### WHAT IS REQUIRED:
Write out, word for word, the first line of the data below and every line after it through the one containing "bracket_tab_thickness = 3.0".

### RECORDED DATA:
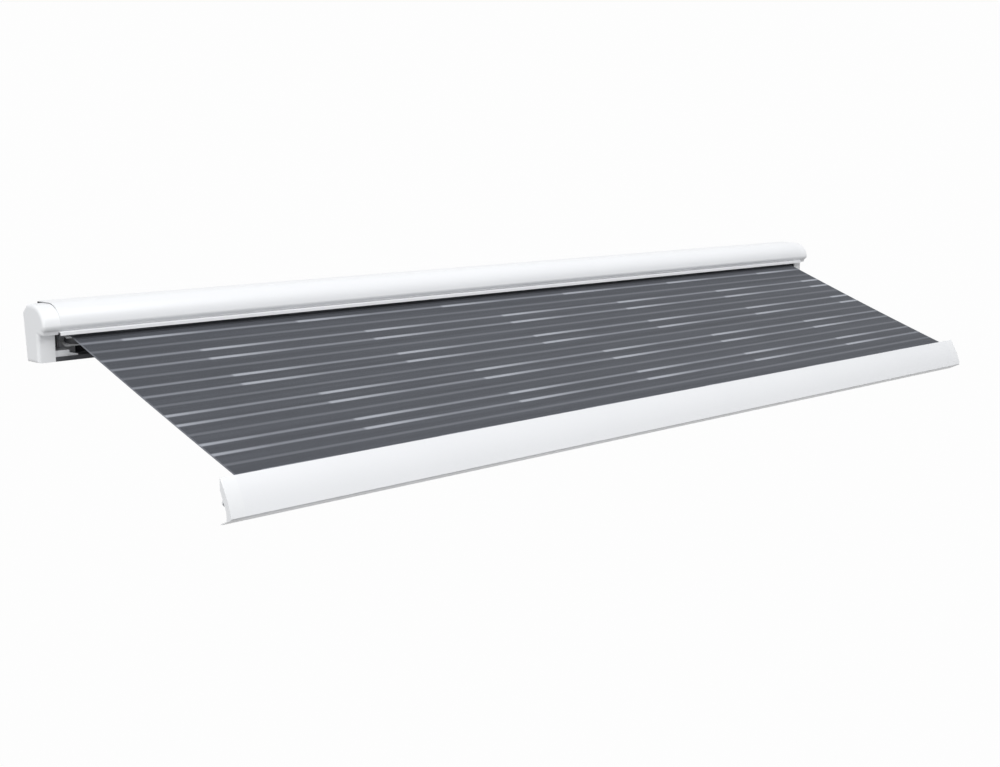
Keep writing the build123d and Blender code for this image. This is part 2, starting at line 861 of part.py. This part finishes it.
def make_leg_clip(x):
    ring = Circle(leg_radius + leg_gap + clip_wall) - Circle(leg_radius + leg_gap)
    side = 2 * (leg_radius + clip_wall)
    ring = ring & (Rectangle(side, side, align=(Align.MIN, Align.MIN)))
    body = Rot(awning_slope, 0, 0) * extrude(Plane.YZ * ring, amount=clip_width, both=True)
    body = Pos(x, *leg_place()) * body
    leg_y, leg_z = leg_place()
    root = outline([
        rail_at(0, hinge_base_top),
        rail_at(0, rail_back_drop),
        rail_at(back_wall_ahead(hinge_base_bottom), hinge_base_bottom),
        (leg_y, leg_z + leg_radius + leg_gap + clip_wall / 2),
        rail_at(-clip_wall, rail_back_drop + clip_wall),
        rail_at(-clip_wall, hinge_base_top),
    ])
    body += along_x(root, x - clip_width, x + clip_width)
    body -= ring_along_x(leg_place(), leg_radius + leg_gap, 0, x - 2 * clip_width, x + 2 * clip_width)
    return body - rail_solid(x - 2 * clip_width, x + 2 * clip_width)


# Small parts of the casing and rail
seal_height = 8.0
countersink = 3.3
bracket_hook_gap = 0.3
bracket_tab = 24.0
bracket_tab_thickness = 3.0


def make_wall_bracket(middle_x):
    top = hook_lip_end - profile_wall * 2
    hook_back = profile_wall + bracket_hook_gap
    low = hook_lip_end + bracket_hook_gap
    tab_top = casing_height + bracket_hook_gap
    tab_low = tab_top + bracket_tab_thickness
    face = rectangle_between(-bracket_plate, low, 0, tab_low)
    face += rectangle_between(0, low, hook_back + profile_wall, low + profile_wall)
    face += rectangle_between(hook_back, top, hook_back + profile_wall, low + profile_wall)
    face += rectangle_between(0, tab_top, bracket_tab, tab_low)
    half = bracket_width / 2
    body = along_x(face, middle_x - half, middle_x + half)
    for side in (-1, 1):
        for level in (-1, 1):
            place = (middle_x + side * wall_hole_across / 2, casing_back, level * wall_hole_up / 2)
            body -= Pos(*place) * Rot(90, 0, 0) * Cylinder(wall_hole_radius, bracket_plate * 4)
            sink = Cone(wall_hole_radius, 2 * wall_hole_radius, countersink, align=from_top)
            body -= Pos(*place) * Rot(90, 0, 0) * sink
    return body - Pos(*lock_screw_place(middle_x)) * Cylinder(screw_radius + running_gap, 4 * bracket_tab)


def make_lock_screw(middle_x):
    x, y, z = lock_screw_place(middle_x)
    below = bracket_hook_gap + bracket_tab_thickness
    return Pos(x, y, z - below) * Rot(180, 0, 0) * make_screw()


def make_wall_seal():
    face = rectangle_between(-bracket_plate, cover_wall, 0, cover_wall + seal_height)
    return along_x(face, -seam_x, seam_x)


def make_screw():
    shank = Cylinder(screw_radius, screw_length, align=from_top)
    head = Cylinder(screw_head_radius, screw_head, align=from_bottom)
    return shank + head


hand_in("wall_brackets", group(make_wall_bracket(x) for x in bracket_places))
hand_in("back_profile", make_back_profile())
hand_in("roller_cover", make_roller_cover())
hand_in("right_end_cap", make_end_cap(True))
hand_in("left_end_cap", mirror(make_end_cap(False), about=Plane.YZ))
hand_in("end_plates", group(both_sides(make_end_plate())))
hand_in("roller_bushes", group(both_sides(make_roller_bush())))
hand_in("gear_housing", make_gear_housing())
hand_in("worm_wheel", make_worm_wheel())
hand_in("worm_shaft", make_worm_shaft())
hand_in("wall_seal", make_wall_seal())
hand_in("roller_tube", make_roller_tube())
hand_in("roller_drive_plug", make_roller_plug(gear_middle_x + gear_width / 2))
hand_in("roller_idler_plug", mirror(make_roller_plug(seam_x + plate_thickness), about=Plane.YZ))
hand_in("fabric_roll", make_fabric_roll())
hand_in("fabric_sheet", make_fabric_sheet())
for name, shape in make_arms().items():
    left, right = both_sides(shape)
    hand_in("left_" + name, left)
    hand_in("right_" + name, right)
left, right = both_sides(make_shoulder_bracket())
hand_in("left_shoulder_bracket", left)
hand_in("right_shoulder_bracket", right)
hand_in("shoulder_pins", group(both_sides(make_pin_at((shoulder_y, shoulder_z)))))
hand_in("lead_rail", make_lead_rail())
right_rail_cap, left_rail_cap = both_sides(make_rail_cap())
hand_in("right_rail_cap", right_rail_cap)
hand_in("left_rail_cap", left_rail_cap)
hand_in("front_keder", make_front_keder())
left, right = both_sides(make_wrist_bracket())
hand_in("left_wrist_bracket", left)
hand_in("right_wrist_bracket", right)
hand_in("wrist_pins", group(both_sides(make_pin_at(wrist_place()))))
left, right = both_sides(make_leg_hinge())
hand_in("left_leg_hinge", left)
hand_in("right_leg_hinge", right)
hand_in("leg_pins", group(both_sides(make_leg_pin())))
for name, shape in (
    ("leg_head", make_leg_head()),
    ("leg_tube", make_leg_tube()),
    ("leg_clamp", make_leg_clamp()),
    ("leg_lever", make_leg_lever()),
    ("leg_inner", make_leg_inner()),
    ("leg_foot", make_leg_foot()),
):
    left, right = both_sides(shape)
    hand_in("left_" + name, left)
    hand_in("right_" + name, right)
clip_places = [side * (hinge_x - far) for side in (-1, 1) for far in clip_distances]
hand_in("leg_clips", group(make_leg_clip(x) for x in clip_places))
plate_screws = [screw for pair in map(both_sides, make_plate_screws()) for screw in pair]
hand_in("casing_screws", group(plate_screws + [make_lock_screw(x) for x in bracket_places]))
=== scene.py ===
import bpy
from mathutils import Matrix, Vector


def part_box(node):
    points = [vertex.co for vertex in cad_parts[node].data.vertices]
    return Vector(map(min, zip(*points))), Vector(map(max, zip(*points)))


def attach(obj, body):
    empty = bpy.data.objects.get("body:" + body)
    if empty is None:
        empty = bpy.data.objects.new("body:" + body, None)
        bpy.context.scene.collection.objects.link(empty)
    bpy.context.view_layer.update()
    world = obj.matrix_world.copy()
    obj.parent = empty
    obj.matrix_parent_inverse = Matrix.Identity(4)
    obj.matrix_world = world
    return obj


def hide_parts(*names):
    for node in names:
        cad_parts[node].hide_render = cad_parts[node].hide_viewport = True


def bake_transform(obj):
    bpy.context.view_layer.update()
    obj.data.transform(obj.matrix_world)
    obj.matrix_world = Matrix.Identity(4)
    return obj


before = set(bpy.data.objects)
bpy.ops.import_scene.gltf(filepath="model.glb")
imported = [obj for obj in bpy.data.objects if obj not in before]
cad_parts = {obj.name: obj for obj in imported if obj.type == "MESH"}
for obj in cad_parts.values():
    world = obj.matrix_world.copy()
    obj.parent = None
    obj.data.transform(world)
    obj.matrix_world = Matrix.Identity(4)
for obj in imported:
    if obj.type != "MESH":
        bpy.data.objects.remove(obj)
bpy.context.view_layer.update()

from math import cos, radians, sin

import bmesh
import bpy
from mathutils import Matrix, Vector

mm = 0.001
slope = radians(21.0)  # the fall of arms and fabric
outward = Vector((0.0, -cos(slope), -sin(slope)))  # from the wall to the lead rail
upward = Vector((0.0, -sin(slope), cos(slope)))  # square to the fabric


class Wire:
    # one node's output, so that shader maths reads as sums

    def __init__(self, finish, link):
        self.finish = finish
        self.link = link

    def __add__(self, other):
        return self.finish.math("ADD", self, other)

    def __radd__(self, other):
        return self.finish.math("ADD", other, self)

    def __sub__(self, other):
        return self.finish.math("SUBTRACT", self, other)

    def __rsub__(self, other):
        return self.finish.math("SUBTRACT", other, self)

    def __mul__(self, other):
        return self.finish.math("MULTIPLY", self, other)

    def __rmul__(self, other):
        return self.finish.math("MULTIPLY", other, self)

    def __truediv__(self, other):
        return self.finish.math("DIVIDE", self, other)

    def __rtruediv__(self, other):
        return self.finish.math("DIVIDE", other, self)

    def __gt__(self, other):
        return self.finish.math("GREATER_THAN", self, other)

    def __lt__(self, other):
        return self.finish.math("LESS_THAN", self, other)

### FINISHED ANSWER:
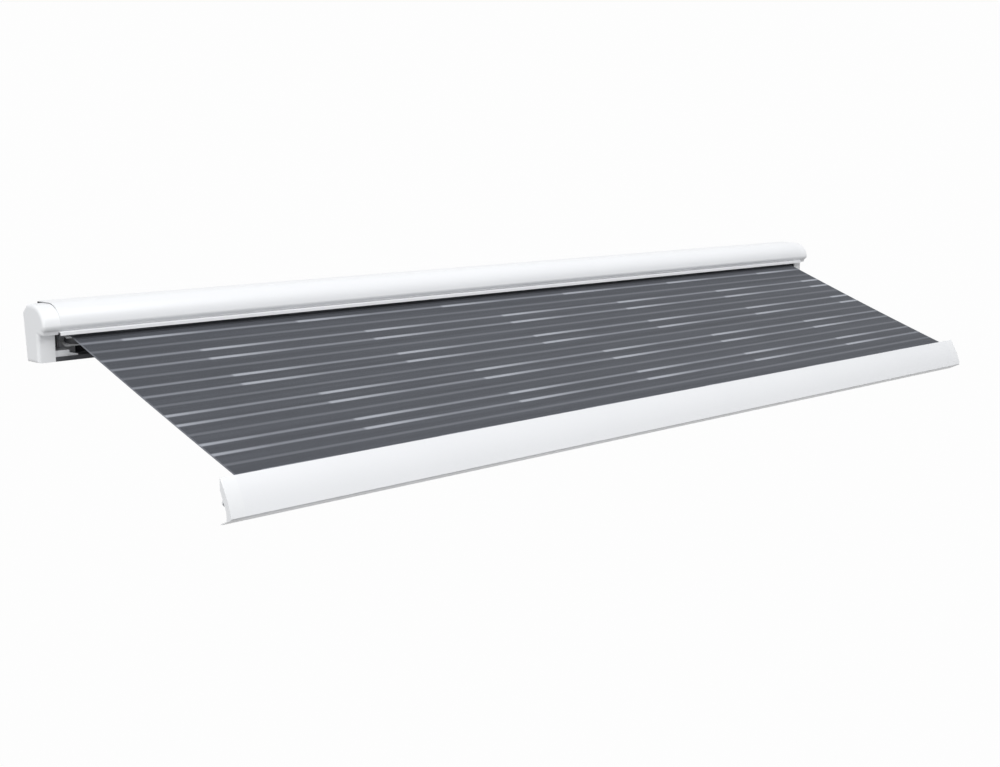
Keep writing the build123d and Blender code for this image. This is part 2, starting at line 861 of part.py. This part finishes it.
def make_leg_clip(x):
    ring = Circle(leg_radius + leg_gap + clip_wall) - Circle(leg_radius + leg_gap)
    side = 2 * (leg_radius + clip_wall)
    ring = ring & (Rectangle(side, side, align=(Align.MIN, Align.MIN)))
    body = Rot(awning_slope, 0, 0) * extrude(Plane.YZ * ring, amount=clip_width, both=True)
    body = Pos(x, *leg_place()) * body
    leg_y, leg_z = leg_place()
    root = outline([
        rail_at(0, hinge_base_top),
        rail_at(0, rail_back_drop),
        rail_at(back_wall_ahead(hinge_base_bottom), hinge_base_bottom),
        (leg_y, leg_z + leg_radius + leg_gap + clip_wall / 2),
        rail_at(-clip_wall, rail_back_drop + clip_wall),
        rail_at(-clip_wall, hinge_base_top),
    ])
    body += along_x(root, x - clip_width, x + clip_width)
    body -= ring_along_x(leg_place(), leg_radius + leg_gap, 0, x - 2 * clip_width, x + 2 * clip_width)
    return body - rail_solid(x - 2 * clip_width, x + 2 * clip_width)


# Small parts of the casing and rail
seal_height = 8.0
countersink = 3.3
bracket_hook_gap = 0.3
bracket_tab = 24.0
bracket_tab_thickness = 3.0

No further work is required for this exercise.